I have a laptop with FreeBSD 7.2p4 on it. I can browse websites with the machine without any problem. However I noticed that when I try to install ports (make install) or upgrade ports (porgupgrade), the download speed keeps declining from 30 kbps at first to less than 1-2 kbps within a few seconds. Then once I interrupt it (Ctrl+C) and restart the download again, the download speed goes back to 30 kbps. 

This doesn't always happen; sometimes the download speed just stay at 30 kbps through the whole downloading process, but sometimes it just looks like it's exhausted so that I have to stay at the desk, keep an eye on it and restart the downloading manually... which is quite annoying.

Any clue what can be the cause?


----------



## SirDice (Oct 15, 2009)

I think you should contact your service provider.

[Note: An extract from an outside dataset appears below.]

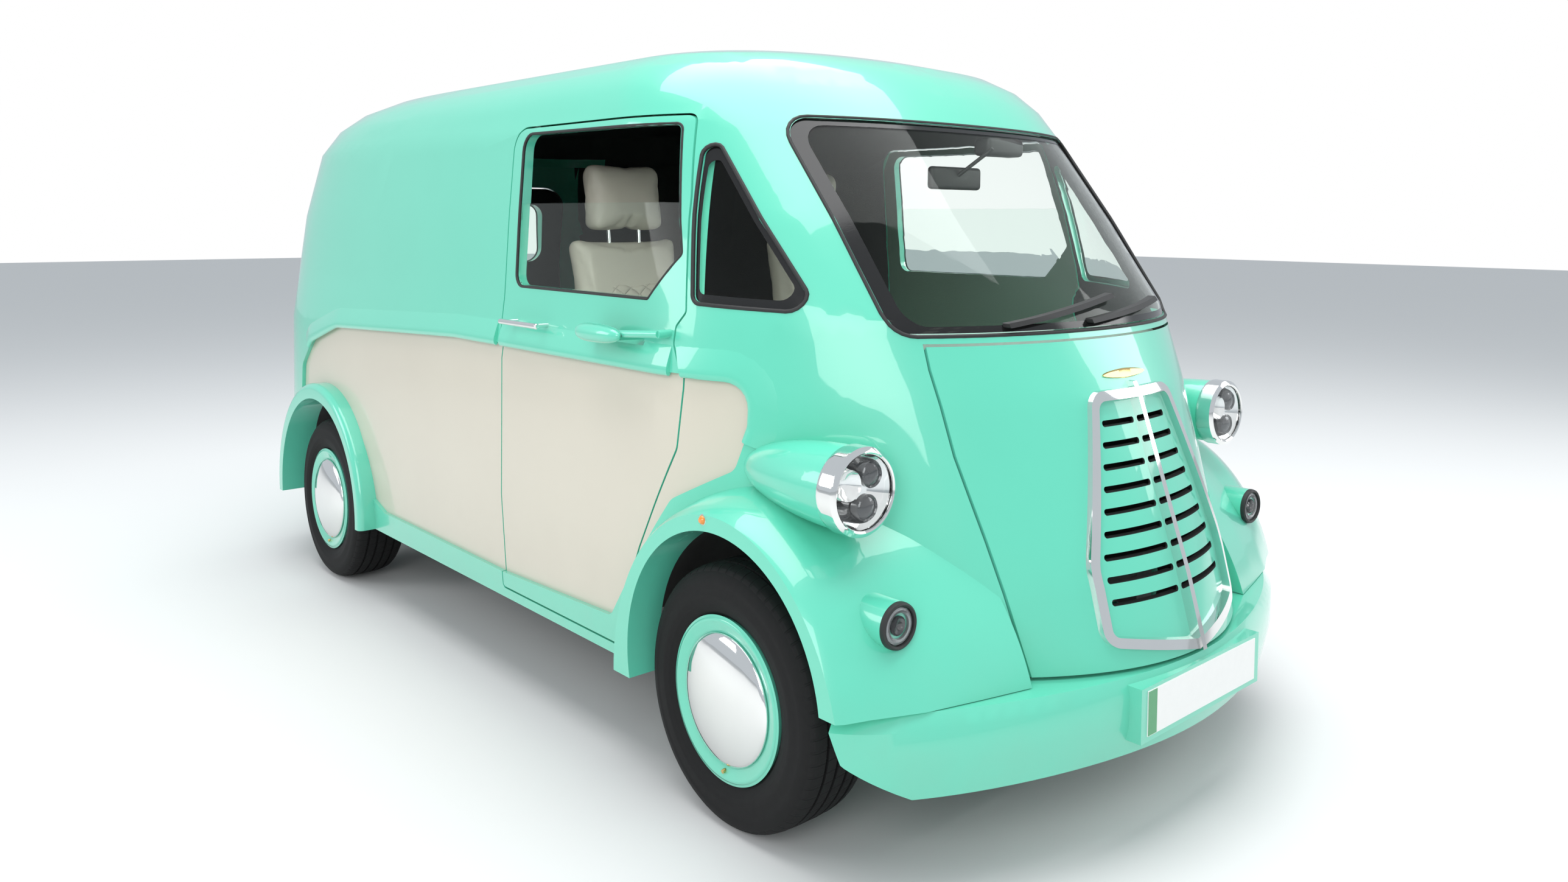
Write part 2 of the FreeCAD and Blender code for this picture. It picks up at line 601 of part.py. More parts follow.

Are other things slow too? Like downloading something using firefox?


----------



## semin (Nov 1, 2009)

Yeah... or probably I should also check my hardware too, as I recall that when I used to use M$ windows before, the network also tend to freeze up with no reason... a sign to consider a new machine?


----------



## honk (Nov 1, 2009)

How do you connect to the internet? Please show us the output of "netstat -i" and "netstat -s".


----------